In this sequel to Year of the Dog and Year of the Rat, heroine Pacy travels with her family to Taiwan to visit family and celebrate grandmother’s sixtieth birthday.  During the twenty-eight day visit, Pacy and her sisters share many new experiences: watching Chinese opera at a temple in Taichung, mailing postcards from the tallest building in Taipei, and sampling new foods at the night market.  In fact the entire book, as the title suggests, is full of food. Lin’s descriptions and illustrations of the new foods that Pacy tries will delight young and old alike: soft-skinned peach buns, steaming Chinese dumpling soup, crisp and sweet wax apples. The Lin sisters also experience Taiwanese culture through art classes that their mother has signed them up for.  These classes are initially a source of frustration for Pacy, who struggles with brush technique despite being “good at art” back in the United States.  The classes are a lens through which Lin depicts Pacy’s conflicted feelings about her Taiwanese-American identity--at times, the heroine feels like she doesn’t fit in and other times, she feels invisible (due to the language barrier), feelings that Lin resolves toward the end of the book.
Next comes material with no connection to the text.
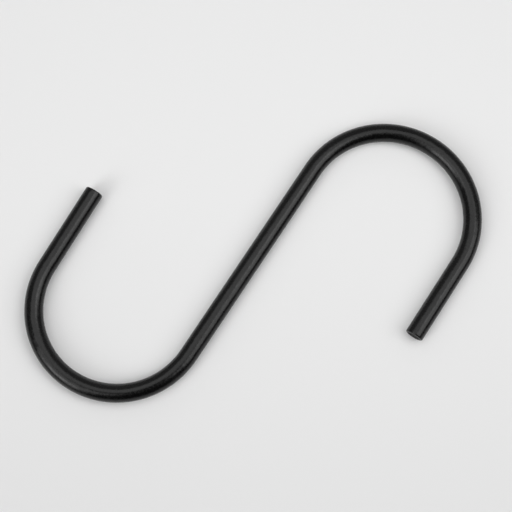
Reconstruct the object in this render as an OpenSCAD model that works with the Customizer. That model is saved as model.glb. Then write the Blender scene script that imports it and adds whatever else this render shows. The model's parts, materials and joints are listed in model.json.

In addition to Lin’s mouth-watering descriptions of food and her simple but poignant approach to cultural identity, I love the small illustrations that intersperse the chapters:  how to hold chopsticks (Chpt 2), instructions for making dumplings (Chpt 4), and a collection of all the different dumplings Pacy sampled (last page).  Also, your young reader will be tickled to see the small flipbook illustration of a crossing light on the corner of the each page. When you flip through the pages, the figure on the crossing light “walks” and the number counts down from forty to zero—brilliant!

If you like this book, check out Lin’s other books.  Themes of food run through her other chapter books, Year of the Dog and Year of the Rat, as well as her picture books, Dim Sum for Everyone, Bringing in the New Year, and Thanking the Moon.

What are your favorite children's books about Chinese food?